E invece nella libera Italia «ci tocca sentire dal portavoce vaticano che i vignettisti e chi dà fuoco alle ambasciate sono parimenti colpevoli: ma come parimenti? Allora non abbiamo capito nulla!».
Alla fine è un tripudio di applausi, per la donna-simbolo di un nuovo soggetto politico che punta a diventare la «quarta gamba liberale e blairiana» dell'Unione, dopo i Ds, la Margherita e Rifondazione, come spiega Roberto Villetti, e la cui concorrenza elettorale fa paura agli alleati della sinistra, che per questo cercheranno di «oscurarci». E infatti «dagli amici ci guardi Iddio», ironizza Bonino. Poi tocca a Enrico Boselli, che chiude il congresso che lo rielegge a furor di popolo segretario e manda alcuni ultimatum all'Unione e agli assenti Fassino e Rutelli («ma non ci sentiamo più soli per questo», ironizza lui). Boselli bada al sodo e punta ad alcuni settori di elettorato, ad esempio gli insegnanti: la scuola pubblica è «la nostra priorità», e Prodi sappia che «sosterremo con lealtà la coalizione, ma non voteremo mai e poi mai finanziamenti alla scuola privata». E soprattutto «non accetteremo che al ministero dell'Istruzione vada qualche amico di Ruini», magari scelto dalla Margherita. «Non lo rivendichiamo per la Rosa nel pugno. Ma ci vuole una personalità di grande valore, appartenente al mondo della cultura e della ricerca, dotata di una forte indipendenza di giudizio e motivata a fare della scuola italiana la priorità dell’azione di governo».
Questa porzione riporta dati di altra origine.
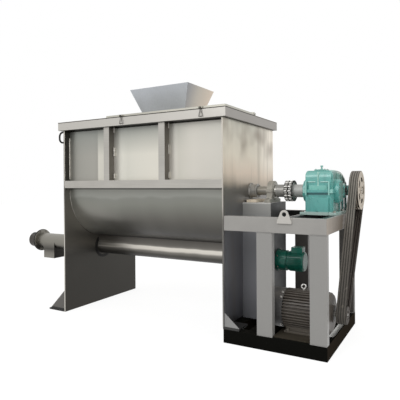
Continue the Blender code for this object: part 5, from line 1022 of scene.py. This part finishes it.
def trough_seams():
    """Stitch welds of the wall panels' ribs and the rails, and full welds of the end plates."""
    seams = []
    for x in (-1.5585, -0.7635):
        for low, high in ((1.705, 1.755), (1.975, 2.065), (2.26, 2.31)):
            seams.append(((x, -0.640, low), (x, -0.640, high)))
            seams.append(((x, 0.640, low), (x, 0.640, high)))
    seams += [((FAR_FACE + 0.022, side, 1.70), (FAR_FACE + 0.022, side, 2.22)) for side in (-0.634, 0.634)]
    welds("rib_stitch_welds", "frame", seams, 0.0075)
    seams = []
    for x in (DRIVE_FACE - 0.0155, FAR_FACE + 0.0155):
        seams += [((x, side, 1.60), (x, side, 2.31)) for side in (-0.716, 0.716)]
    welds("plate_corner_welds", "frame", seams, 0.0042)
    seams = []
    for x in (DRIVE_FACE - 0.0175, FAR_FACE + 0.0175):
        rim = [(x, 0.6295 * math.cos(math.pi * i / 48), AGITATOR_Z - 0.6295 * math.sin(math.pi * i / 48))
               for i in range(49) if abs(i - 24) > 5]
        seams += [(a, b) for a, b in zip(rim, rim[1:]) if (Vector(a) - Vector(b)).length < 0.1]
    welds("plate_curve_welds", "frame", seams, 0.0034, "curve_weld")
    base_x, base_y, z = (-1.634, -1.082), (0.182, 0.536), 2.4285
    corners = [(base_x[0], base_y[0], z), (base_x[1], base_y[0], z), (base_x[1], base_y[1], z),
               (base_x[0], base_y[1], z)]
    welds("hopper_foot_welds", "frame", [(corners[i], corners[(i + 1) % 4]) for i in range(4)], 0.003)
    spots = []
    for i in range(5):
        x = -1.628 + i * 0.135
        spots += [((x, y, 2.4268), ALONG_Z) for y in (0.168, 0.550)]
    bolts("hopper_flange_bolts", "frame", 8, spots)
    rows = [((-2.34 + i * 0.2558, 0.722, 2.4205), ALONG_Z) for i in range(10)]
    bolts("cover_edge_bolts", "frame", 8, rows)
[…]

E il nome che circola è quello del professor Umberto Veronesi, non a caso invocato dalla Bonino insieme a Vasco Rossi perchè sia «testimonial di questa proposta politica per un'Italia tollerante e liberale: una loro discesa in campo potrebbe forse cambiare la storia del Paese». «Sono lusingato - risponde Rossi - ma sono una rockstar e tale intendo rimanere».